Sarah McCartney says:

Tip: Swap with friends. Visit your granny and see what’s at the back of her cupboard. If you have a particular old favourite, ask your friends: someone might have a bottle they don’t want.

Tip: Keep your eyes open when you are travelling: you might find an old chemist or perfume shop, with perfume sitting around in the back room. Snoop around boot sales. Hunt out perfume fairs [nb charity shops are not allowed to sell open bottles, but if you volunteer at one …]

Tip: It’s a little like gambling, so know your budget. Ask yourself: what’s it for and what money do I have? But if you want one special thing, by all means, pay for it.

Tip: Look on a perfume website like Basenotes to get an idea of what others think about a fragrance.

Tip: You can make yourself very unhappy looking for a long lost fragrance, or you can enjoy the hunt. I want a bottle of Le Feu D’Issey, but no way am I paying someone £150 for 50ml on eBay. I don’t need it so much that I want to be held to ransom.

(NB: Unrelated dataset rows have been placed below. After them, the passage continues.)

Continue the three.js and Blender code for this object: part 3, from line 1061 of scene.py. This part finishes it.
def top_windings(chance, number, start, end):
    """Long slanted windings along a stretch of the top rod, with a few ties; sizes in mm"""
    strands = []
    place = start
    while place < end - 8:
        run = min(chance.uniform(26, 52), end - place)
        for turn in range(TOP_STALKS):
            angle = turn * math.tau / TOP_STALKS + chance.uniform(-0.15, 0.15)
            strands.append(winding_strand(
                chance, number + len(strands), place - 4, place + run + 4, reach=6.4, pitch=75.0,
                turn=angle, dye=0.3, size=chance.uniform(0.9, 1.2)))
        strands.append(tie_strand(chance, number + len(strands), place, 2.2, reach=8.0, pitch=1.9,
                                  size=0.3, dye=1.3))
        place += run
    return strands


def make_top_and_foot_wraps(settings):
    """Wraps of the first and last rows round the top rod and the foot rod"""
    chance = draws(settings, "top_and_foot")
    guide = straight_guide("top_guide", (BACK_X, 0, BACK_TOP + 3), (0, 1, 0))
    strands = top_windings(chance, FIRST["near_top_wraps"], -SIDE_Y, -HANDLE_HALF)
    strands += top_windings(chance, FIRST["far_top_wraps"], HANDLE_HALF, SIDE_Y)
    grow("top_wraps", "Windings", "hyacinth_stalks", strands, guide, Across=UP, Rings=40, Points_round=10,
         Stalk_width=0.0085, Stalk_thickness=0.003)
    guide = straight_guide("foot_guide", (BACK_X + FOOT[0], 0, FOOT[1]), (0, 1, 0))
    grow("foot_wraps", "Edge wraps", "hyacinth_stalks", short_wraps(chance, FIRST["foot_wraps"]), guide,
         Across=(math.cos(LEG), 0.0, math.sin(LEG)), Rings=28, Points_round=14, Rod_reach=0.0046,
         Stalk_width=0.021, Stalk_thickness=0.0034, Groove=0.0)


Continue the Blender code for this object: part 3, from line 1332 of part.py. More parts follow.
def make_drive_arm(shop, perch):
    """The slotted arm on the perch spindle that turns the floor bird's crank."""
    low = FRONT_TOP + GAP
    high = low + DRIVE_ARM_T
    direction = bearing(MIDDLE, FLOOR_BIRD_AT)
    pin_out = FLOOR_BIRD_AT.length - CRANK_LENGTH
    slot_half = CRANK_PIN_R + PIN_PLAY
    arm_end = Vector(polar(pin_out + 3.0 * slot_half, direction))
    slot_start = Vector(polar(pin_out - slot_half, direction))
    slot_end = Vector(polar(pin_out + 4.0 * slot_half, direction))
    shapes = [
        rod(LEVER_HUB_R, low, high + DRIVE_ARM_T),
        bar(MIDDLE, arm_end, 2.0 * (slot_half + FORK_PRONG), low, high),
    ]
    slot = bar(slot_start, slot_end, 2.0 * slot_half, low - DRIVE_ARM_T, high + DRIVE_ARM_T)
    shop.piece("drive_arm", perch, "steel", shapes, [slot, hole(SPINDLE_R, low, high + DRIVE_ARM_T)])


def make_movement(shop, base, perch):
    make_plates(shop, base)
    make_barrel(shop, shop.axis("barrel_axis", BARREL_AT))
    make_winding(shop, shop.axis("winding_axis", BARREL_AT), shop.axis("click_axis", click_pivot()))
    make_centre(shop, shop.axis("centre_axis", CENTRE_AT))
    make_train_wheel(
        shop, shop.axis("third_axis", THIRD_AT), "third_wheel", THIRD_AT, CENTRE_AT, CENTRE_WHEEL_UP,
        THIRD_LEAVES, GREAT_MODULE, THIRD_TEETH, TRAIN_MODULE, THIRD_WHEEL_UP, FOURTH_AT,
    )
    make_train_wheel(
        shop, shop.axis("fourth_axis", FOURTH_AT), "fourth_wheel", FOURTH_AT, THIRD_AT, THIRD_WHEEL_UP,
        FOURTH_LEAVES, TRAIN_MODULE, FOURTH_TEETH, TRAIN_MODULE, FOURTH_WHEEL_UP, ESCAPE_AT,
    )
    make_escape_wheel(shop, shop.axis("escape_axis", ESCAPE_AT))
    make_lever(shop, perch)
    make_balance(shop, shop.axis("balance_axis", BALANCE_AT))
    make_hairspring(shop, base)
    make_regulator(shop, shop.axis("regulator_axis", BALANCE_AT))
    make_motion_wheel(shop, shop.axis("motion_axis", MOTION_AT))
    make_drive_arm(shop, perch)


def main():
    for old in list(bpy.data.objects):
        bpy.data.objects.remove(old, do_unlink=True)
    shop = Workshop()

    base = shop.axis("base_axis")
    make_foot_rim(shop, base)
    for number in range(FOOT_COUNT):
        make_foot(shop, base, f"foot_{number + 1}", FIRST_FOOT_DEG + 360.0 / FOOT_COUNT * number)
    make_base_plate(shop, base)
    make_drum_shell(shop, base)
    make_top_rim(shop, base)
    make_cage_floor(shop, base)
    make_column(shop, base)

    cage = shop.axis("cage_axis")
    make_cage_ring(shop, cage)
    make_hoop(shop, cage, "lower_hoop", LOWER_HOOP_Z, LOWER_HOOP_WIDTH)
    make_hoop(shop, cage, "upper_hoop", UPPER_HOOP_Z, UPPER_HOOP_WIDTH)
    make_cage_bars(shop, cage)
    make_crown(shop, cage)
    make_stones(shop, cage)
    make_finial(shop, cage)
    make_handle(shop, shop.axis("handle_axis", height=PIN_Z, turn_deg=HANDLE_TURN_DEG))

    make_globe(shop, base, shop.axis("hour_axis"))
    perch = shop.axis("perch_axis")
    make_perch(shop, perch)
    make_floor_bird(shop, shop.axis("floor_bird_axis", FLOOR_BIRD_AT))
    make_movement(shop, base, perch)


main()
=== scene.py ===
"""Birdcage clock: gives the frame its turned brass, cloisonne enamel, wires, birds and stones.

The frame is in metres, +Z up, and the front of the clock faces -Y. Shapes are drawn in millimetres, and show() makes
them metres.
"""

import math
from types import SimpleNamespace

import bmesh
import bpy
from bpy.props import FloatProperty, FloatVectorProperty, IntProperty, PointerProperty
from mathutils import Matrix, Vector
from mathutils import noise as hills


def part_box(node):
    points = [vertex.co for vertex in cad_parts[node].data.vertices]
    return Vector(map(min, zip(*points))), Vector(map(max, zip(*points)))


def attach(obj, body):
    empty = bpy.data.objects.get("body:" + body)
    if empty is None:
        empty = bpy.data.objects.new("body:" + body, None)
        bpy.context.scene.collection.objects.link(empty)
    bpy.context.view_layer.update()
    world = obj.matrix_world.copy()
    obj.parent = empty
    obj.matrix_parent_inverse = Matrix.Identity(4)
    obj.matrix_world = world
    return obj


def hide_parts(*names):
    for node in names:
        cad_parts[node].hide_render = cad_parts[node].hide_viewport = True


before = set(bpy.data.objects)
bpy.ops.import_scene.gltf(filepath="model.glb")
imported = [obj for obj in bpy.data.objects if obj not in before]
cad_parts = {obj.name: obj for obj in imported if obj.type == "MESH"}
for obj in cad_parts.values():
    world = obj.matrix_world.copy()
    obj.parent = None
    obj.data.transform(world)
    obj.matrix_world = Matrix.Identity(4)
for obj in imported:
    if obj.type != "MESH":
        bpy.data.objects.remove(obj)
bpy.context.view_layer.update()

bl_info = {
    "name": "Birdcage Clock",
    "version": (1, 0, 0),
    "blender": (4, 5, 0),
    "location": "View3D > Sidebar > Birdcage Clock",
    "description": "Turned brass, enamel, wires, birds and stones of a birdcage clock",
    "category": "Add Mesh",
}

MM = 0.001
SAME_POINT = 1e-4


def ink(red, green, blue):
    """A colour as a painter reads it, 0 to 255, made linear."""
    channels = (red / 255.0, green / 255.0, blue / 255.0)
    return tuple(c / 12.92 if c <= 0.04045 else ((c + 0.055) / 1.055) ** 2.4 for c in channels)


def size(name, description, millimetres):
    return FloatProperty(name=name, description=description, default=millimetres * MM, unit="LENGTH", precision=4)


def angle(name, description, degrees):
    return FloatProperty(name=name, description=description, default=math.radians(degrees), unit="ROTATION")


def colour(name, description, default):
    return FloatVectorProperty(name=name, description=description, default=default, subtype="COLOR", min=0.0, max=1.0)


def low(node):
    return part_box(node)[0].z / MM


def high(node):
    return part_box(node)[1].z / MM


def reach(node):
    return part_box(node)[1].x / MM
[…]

Tip: Reading the ingredients is a great clue to the perfume’s age. Some people assume that a scent without a barcode is vintage. Nope. barcodes are relatively modern but not all small companies have them. Older blends have shorter ingredients lists and it’s less common now for colours to be listed on new labels. All perfume companies in the EU (so international ones all do this) must list the allergens. If you see a label that calls the perfume “fragrance” not “parfum”, it’s from before 2000. The world agreed on INCI names for 2000, and on standardised labelling.

Tip: Not everything old is good. Some perfumes were discontinued because they were god-awful.

Tip: If you are a diehard and you have the chance, book one of the public sessions at the Osmotèque (www.osmotheque.fr) in France. I smelled a 1931 Chanel No 5 there. It was much brighter and soapier than the current blend, with more aldehydes. The Osmotèque is the perfume library founded by Jean Kerléo and currently presided over by Patricia de Nicolai.